§ **Provided records**:
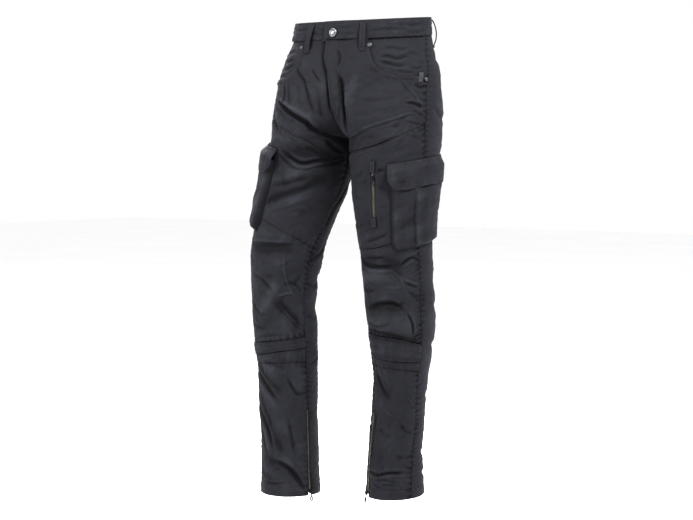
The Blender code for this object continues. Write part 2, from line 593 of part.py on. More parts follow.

* * *

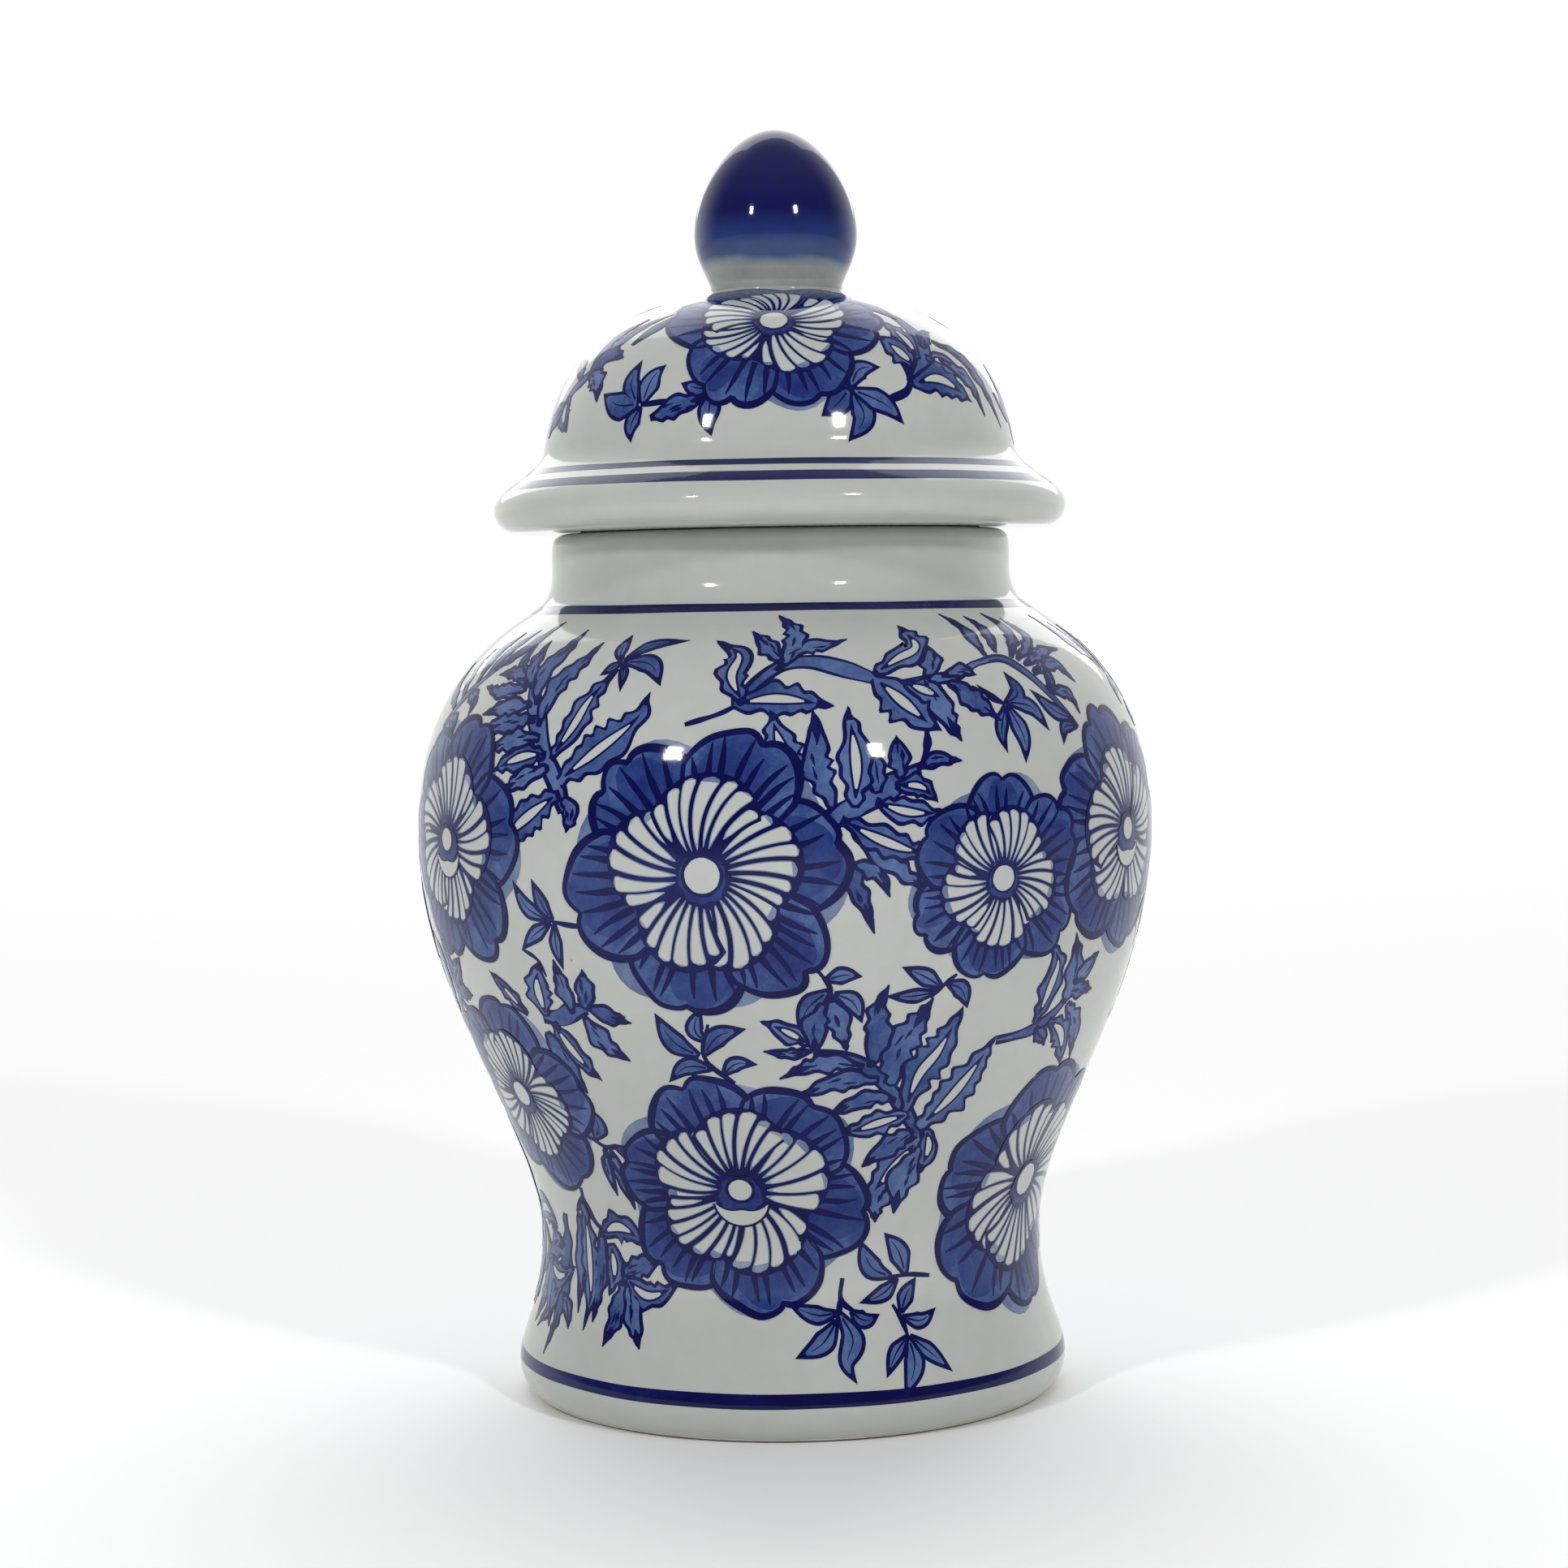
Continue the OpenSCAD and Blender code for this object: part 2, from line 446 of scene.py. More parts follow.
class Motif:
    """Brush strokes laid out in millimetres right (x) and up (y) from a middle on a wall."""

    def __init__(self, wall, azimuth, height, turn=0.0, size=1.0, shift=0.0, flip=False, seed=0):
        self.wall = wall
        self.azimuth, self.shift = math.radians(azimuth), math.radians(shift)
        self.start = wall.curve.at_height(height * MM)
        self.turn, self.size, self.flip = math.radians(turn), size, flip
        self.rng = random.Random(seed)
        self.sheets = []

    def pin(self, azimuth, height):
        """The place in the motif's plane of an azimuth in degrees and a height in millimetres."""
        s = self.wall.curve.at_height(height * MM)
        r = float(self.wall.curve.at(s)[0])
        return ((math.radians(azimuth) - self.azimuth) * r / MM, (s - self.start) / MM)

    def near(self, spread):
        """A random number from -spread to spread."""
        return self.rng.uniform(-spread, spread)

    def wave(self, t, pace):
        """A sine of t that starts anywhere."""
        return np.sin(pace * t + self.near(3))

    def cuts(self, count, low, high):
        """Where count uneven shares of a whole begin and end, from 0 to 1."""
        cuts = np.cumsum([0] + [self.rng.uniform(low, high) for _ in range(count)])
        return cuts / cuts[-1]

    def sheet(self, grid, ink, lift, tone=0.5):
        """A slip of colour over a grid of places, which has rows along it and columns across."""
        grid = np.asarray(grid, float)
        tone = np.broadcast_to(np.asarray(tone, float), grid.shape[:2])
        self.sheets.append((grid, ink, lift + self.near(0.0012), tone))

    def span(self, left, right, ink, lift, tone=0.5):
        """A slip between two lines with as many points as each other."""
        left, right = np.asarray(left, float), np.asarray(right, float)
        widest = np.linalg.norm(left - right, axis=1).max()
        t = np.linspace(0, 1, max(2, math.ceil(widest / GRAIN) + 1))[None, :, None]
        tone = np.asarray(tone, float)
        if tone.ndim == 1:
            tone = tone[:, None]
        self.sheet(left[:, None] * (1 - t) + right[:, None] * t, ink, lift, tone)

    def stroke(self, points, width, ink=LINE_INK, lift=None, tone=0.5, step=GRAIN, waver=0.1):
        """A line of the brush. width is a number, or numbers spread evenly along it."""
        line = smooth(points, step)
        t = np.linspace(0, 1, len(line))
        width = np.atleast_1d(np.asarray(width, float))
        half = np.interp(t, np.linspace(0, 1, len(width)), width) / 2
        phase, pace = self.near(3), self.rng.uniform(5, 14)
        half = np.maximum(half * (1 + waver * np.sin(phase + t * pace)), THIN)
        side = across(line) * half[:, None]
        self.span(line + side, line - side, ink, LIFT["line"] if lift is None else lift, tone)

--

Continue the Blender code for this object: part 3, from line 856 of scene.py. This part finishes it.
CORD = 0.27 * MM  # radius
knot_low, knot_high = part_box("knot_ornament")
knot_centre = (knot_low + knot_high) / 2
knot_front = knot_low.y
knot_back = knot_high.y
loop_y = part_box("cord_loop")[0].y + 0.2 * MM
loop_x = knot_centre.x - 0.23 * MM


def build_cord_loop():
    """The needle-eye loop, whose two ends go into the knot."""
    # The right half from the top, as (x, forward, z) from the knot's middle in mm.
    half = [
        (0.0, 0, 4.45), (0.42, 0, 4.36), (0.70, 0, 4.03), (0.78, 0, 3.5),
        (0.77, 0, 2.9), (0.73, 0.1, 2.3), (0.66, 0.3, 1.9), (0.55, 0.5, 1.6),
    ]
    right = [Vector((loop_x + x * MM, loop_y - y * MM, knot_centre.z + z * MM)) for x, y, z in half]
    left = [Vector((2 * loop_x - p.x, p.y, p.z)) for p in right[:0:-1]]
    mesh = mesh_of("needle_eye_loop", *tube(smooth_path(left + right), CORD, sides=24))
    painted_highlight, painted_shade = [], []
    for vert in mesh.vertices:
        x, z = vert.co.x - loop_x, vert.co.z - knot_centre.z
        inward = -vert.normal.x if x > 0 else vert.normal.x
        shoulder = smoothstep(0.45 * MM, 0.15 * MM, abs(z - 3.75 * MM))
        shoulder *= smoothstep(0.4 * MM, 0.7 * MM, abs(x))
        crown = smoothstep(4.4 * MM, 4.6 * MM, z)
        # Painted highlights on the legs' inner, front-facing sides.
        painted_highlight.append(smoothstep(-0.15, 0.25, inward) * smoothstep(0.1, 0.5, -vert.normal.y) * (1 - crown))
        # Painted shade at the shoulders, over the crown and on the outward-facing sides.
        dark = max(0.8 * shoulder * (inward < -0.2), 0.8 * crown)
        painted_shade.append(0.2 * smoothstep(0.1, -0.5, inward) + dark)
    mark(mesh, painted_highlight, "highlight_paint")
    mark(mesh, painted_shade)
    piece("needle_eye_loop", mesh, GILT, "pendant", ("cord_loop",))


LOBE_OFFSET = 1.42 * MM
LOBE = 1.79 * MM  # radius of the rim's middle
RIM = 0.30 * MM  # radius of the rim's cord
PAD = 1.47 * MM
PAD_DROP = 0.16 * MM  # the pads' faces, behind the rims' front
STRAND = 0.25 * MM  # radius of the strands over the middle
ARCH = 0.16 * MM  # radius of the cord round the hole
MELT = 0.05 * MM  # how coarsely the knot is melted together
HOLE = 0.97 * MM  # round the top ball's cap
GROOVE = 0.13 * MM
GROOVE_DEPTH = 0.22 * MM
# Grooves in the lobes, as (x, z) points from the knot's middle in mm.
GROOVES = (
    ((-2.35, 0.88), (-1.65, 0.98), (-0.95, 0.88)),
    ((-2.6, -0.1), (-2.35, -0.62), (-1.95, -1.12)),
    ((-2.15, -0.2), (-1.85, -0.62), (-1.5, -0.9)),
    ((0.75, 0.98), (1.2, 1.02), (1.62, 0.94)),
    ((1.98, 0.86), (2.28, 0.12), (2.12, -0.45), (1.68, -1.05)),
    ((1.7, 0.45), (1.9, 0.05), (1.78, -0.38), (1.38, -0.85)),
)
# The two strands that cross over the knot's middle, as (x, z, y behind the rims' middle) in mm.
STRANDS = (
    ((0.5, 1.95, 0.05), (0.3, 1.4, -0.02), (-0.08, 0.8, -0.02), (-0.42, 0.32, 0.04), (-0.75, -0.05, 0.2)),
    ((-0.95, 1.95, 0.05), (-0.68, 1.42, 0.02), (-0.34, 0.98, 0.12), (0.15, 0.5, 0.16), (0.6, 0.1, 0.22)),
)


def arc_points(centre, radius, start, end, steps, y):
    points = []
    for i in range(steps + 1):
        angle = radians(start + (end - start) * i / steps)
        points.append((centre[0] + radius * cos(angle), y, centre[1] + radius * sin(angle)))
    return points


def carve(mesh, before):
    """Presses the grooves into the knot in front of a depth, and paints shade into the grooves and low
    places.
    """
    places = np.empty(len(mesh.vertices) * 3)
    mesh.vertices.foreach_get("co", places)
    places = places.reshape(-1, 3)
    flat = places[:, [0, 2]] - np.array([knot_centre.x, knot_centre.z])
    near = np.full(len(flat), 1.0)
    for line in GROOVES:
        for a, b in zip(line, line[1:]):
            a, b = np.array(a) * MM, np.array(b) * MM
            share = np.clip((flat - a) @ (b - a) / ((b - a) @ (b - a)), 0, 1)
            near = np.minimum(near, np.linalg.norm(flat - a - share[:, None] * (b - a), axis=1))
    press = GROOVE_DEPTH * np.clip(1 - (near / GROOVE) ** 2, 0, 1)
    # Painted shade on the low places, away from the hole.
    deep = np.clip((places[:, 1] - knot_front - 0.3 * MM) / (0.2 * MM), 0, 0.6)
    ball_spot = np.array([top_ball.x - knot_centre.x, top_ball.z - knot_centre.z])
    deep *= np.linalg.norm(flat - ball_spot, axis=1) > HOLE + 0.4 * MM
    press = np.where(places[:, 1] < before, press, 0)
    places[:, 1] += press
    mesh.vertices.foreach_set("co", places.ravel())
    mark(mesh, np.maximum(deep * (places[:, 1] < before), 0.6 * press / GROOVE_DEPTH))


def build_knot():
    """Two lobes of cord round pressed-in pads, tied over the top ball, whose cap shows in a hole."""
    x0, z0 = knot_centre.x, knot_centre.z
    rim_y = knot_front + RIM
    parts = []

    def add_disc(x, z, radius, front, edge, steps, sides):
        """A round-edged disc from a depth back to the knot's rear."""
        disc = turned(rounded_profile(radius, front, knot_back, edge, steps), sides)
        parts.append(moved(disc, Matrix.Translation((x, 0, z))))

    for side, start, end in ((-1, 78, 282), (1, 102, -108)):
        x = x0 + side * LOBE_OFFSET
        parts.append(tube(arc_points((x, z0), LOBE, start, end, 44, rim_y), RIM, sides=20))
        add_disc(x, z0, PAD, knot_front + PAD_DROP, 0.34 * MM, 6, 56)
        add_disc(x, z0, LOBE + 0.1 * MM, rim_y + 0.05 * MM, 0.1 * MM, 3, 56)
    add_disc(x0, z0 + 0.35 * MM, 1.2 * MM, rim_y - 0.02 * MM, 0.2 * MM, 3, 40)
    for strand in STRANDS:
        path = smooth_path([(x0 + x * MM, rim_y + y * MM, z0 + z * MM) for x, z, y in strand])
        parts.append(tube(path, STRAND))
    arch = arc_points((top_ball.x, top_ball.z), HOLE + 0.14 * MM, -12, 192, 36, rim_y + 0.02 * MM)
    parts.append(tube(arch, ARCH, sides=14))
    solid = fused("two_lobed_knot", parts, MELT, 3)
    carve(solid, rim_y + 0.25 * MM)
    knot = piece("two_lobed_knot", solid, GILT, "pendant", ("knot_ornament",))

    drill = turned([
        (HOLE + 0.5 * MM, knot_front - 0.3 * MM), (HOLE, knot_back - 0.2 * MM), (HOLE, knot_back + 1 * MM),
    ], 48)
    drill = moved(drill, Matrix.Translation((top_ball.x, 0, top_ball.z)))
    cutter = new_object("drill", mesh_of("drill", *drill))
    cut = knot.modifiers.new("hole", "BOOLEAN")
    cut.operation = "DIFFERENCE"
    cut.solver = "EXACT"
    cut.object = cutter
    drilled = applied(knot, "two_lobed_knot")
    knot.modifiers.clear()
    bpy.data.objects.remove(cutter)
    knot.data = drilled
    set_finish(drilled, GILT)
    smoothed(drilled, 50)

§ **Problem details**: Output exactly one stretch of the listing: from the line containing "Continue the OpenSCAD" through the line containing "strokes laid out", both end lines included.

§ **Written response**:
Continue the OpenSCAD and Blender code for this object: part 2, from line 446 of scene.py. More parts follow.
class Motif:
    """Brush strokes laid out in millimetres right (x) and up (y) from a middle on a wall."""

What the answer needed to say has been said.